In the meantime, read his book.

6 Responses

  1. I’ve been giving 10% to the School of St Jude in Tanzania for a few years now. It has scaled up from 3 students in 2001 to 1300 kids in 2009. I wonder how far it can go?

    A good project attracts support to put down roots and grow.

    I tend to lean towards education projects too… I hadn’t thought of the innovation benefit, but I think that education can bring about systemic change, whereas health interventions don’t seem to do that, instead they can help prop up the dysfunctional status quo. Catherine Hamlin has spent her life running the fistula hospital in Addis Abbaba – she gets just as many patients today as she did 50 years ago.

    In 50 years time, Gemma Sisia will see the 1,000s of children she has educated, and the 10,000s they have educated, and the 100,000s they have educated.

    And, finally, even if we give our 1% or 10%, this is just a crumb compared with the Catherines and Gemmas who give their whole lives.

    It seems a bit theoretical to worry about scalability when the inputs are so meagre that they barely support small initiatives that barely dent the problem.
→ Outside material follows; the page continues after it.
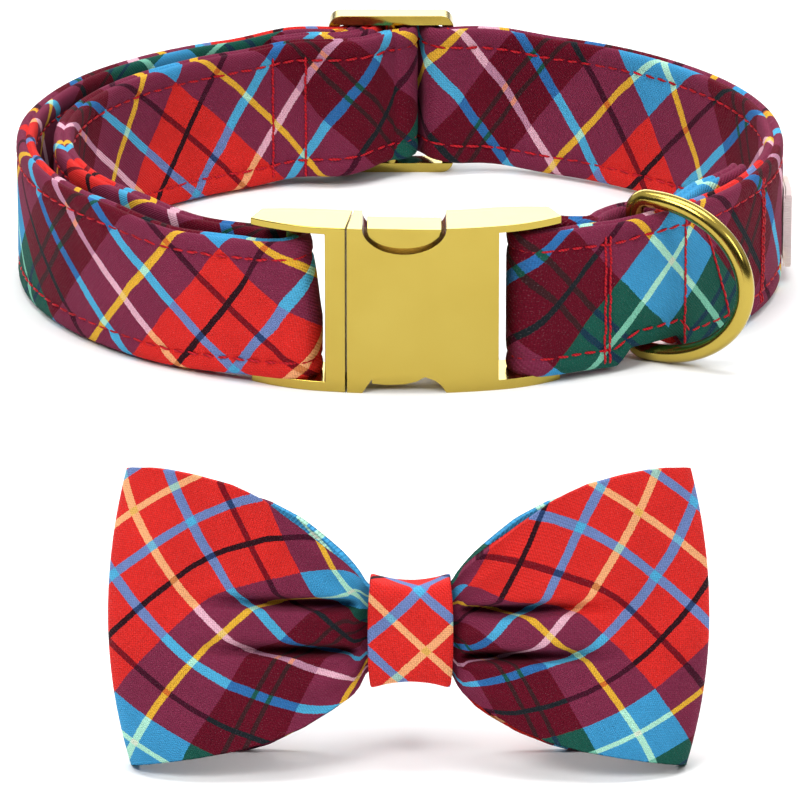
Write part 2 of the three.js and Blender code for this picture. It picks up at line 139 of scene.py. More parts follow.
# Strap and bow are cut on the bias from one printed cotton. Two families of
# stripes cross at right angles, and each crossing has its own ink.
HALF_REPEAT = 232.0
# A family from the middle of its red stripe outwards: start of each stripe.
STRIPES = [
    ("white", 0.0), ("red", 3.5), ("blue", 36.5), ("red", 45.5), ("black", 79.1),
    ("red", 84.9), ("band", 117.0), ("yellow", 149.8), ("band", 156.2),
    ("green", 195.0), ("pine", 221.8), ("green", 226.2),
]
INKS = {
    "straw": "e8b45c", "peach": "f9b07a", "ice": "6fb4d2", "frost": "a3cdbf", "amber": "cf7f48",
    "rose": "eab4c6", "butter": "f0cc74", "mauve": "c38aa4", "coral": "e8957c",
    "scarlet": "dd2c26", "denim": "6f86bd", "oxblood": "7a0f1a", "jet": "2c1016",
    "plum": "7e2b47", "gold": "e9b336", "wine": "640c20", "umber": "3c1e20",
    "azure": "4fb0dc", "ink": "26406c", "mint": "b4efd6", "cobalt": "2f6fae",
    "forest": "18584a", "soot": "431024", "rust": "d4702a", "night": "1b2427",
    "sky": "3f9cd0", "pale": "dcebd4", "teal": "7fc9ae", "navy": "163a4e",
}
CROSSINGS = {  # first family's stripe: inks over the second family's stripes
    #          white    red       blue     black     band     yellow   green    pine
    "white": ("straw", "peach", "ice", "amber", "rose", "butter", "mauve", "coral"),
    "red": ("peach", "scarlet", "denim", "jet", "plum", "gold", "wine", "umber"),
    "blue": ("frost", "denim", "azure", "ink", "azure", "mint", "cobalt", "forest"),
    "black": ("amber", "oxblood", "ink", "jet", "soot", "rust", "night", "night"),
    "band": ("rose", "plum", "azure", "soot", "sky", "mint", "forest", "navy"),
    "yellow": ("butter", "gold", "mint", "rust", "mint", "pale", "teal", "teal"),
    "green": ("mauve", "wine", "cobalt", "night", "forest", "teal", "forest", "navy"),
    "pine": ("coral", "umber", "forest", "night", "navy", "teal", "navy", "navy"),
}
ORDER = ["white", "red", "blue", "black", "band", "yellow", "green", "pine"]


def linear(code):
    out = []
    for i in (0, 2, 4):
        c = int(code[i : i + 2], 16) / 255
        out.append(c / 12.92 if c <= 0.04045 else ((c + 0.055) / 1.055) ** 2.4)
    return (*out, 1.0)


class Nodes:
    """A short way to add and join a material's nodes."""

    def __init__(self, name):
        self.material = bpy.data.materials.new(name)
        self.material.use_nodes = True
        self.tree = self.material.node_tree
        self.skin = self.tree.nodes["Principled BSDF"]

    def add(self, kind, **settings):
        node = self.tree.nodes.new(kind)
        for key, value in settings.items():
            setattr(node, key, value)
        return node

    def join(self, source, target):
        self.tree.links.new(source, target)

    def feed(self, socket, value):
        if isinstance(value, (int, float)):
            socket.default_value = value
        else:
            self.join(value, socket)

    def math(self, operation, *values, clamp=False):
        node = self.add("ShaderNodeMath", operation=operation, use_clamp=clamp)
        for socket, value in zip(node.inputs, values):
            self.feed(socket, value)
        return node.outputs[0]

    def mix(self, factor, under, over, blend="MIX"):
        node = self.add("ShaderNodeMix", data_type="RGBA", blend_type=blend)
        self.feed(node.inputs[0], factor)
        for socket, value in ((node.inputs[6], under), (node.inputs[7], over)):
            if isinstance(value, tuple):
                socket.default_value = value
            else:
                self.join(value, socket)
        return node.outputs[2]

    def noise(self, place, scale, detail=2.0, roughness=0.5):
        node = self.add("ShaderNodeTexNoise")
        self.join(place, node.inputs["Vector"])
        set_in(node, "Scale", scale)
        set_in(node, "Detail", detail)
        set_in(node, "Roughness", roughness)
        return node.outputs["Fac"]

    def bump(self, height, strength, distance):
        node = self.add("ShaderNodeBump")
        set_in(node, "Strength", strength)
        set_in(node, "Distance", distance)
        self.join(height, node.inputs["Height"])
        self.join(node.outputs[0], self.skin.inputs["Normal"])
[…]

  2. Sorry Chris! I wouldn’t have ballparked an assistant professor’s annual income at $531k+ until I read your interpretation of Singer’s pledge as being 10%+, and then I was quite impressed. Singer proposes a system of progressive tithing. For most of the planet’s inhabitants, who make between $0 and $105k USD annually, the target is between 1% and 5%. Without doing any calculations at all it’s still possible to see that Singer’s target could not be 10% for anyone making less than $383k. Your 10% statement intrigued me, so I did the calculation and identified the 10% point as being $531k, so that’s where I deduced that you set your standard for your blog readers.

    Would it have been more charitable of me to guess that you are an economist who’s bad at math, or a professor who doesn’t read carefully?

    Sorry, I should learn to identify errors more politely. I suppose I was bridling at what I read as your assumption that I bring in half a million a year, which I don’t. (I have, however, been meeting Singer’s target ever since I started working for a company who made payroll deductions for me, which started happening when I was making $26k CAD.)

    Happy new year!

  3. You describe Singer’s pledge as “to give a minimum of 10 percent a year to the poorest.” Actually, that’s only true if your annual income is over $531,000. Are you working on the assumption that this is how much your readers make? That Singer’s readers make? I’m guessing that must be how much you make, and that you’re assuming that everybody’s like you.

    Not true, actually.

    An accurate statement of the pledge would be “to give a minimum of 1 percent a year to the poorest.” Which implies that even the very poorest of the poor, wherever they are, are able to share 1% of the nothing that they have. An implication that, if true, should shame the rest of us who live on more than a dollar a year.

  4. Out of curiosity, why not microfinance? Lack of impressive RCTs? Access to other sources of capital?

    I do agree that investment-oriented donations (now there’s a phrase) would be better directed to SME or even traditional VC than microfinance, though.

    Happy Christmas,

    Rachel

    1. I’m just tired of microfinance, microenterprises, smallholder farms, etc. Micro, small, micro, micro, small. The grants and loans are spent on consumables or invested in relatively unproductive activities. This looks more like a short term humanitarian intervention, and not a development strategy.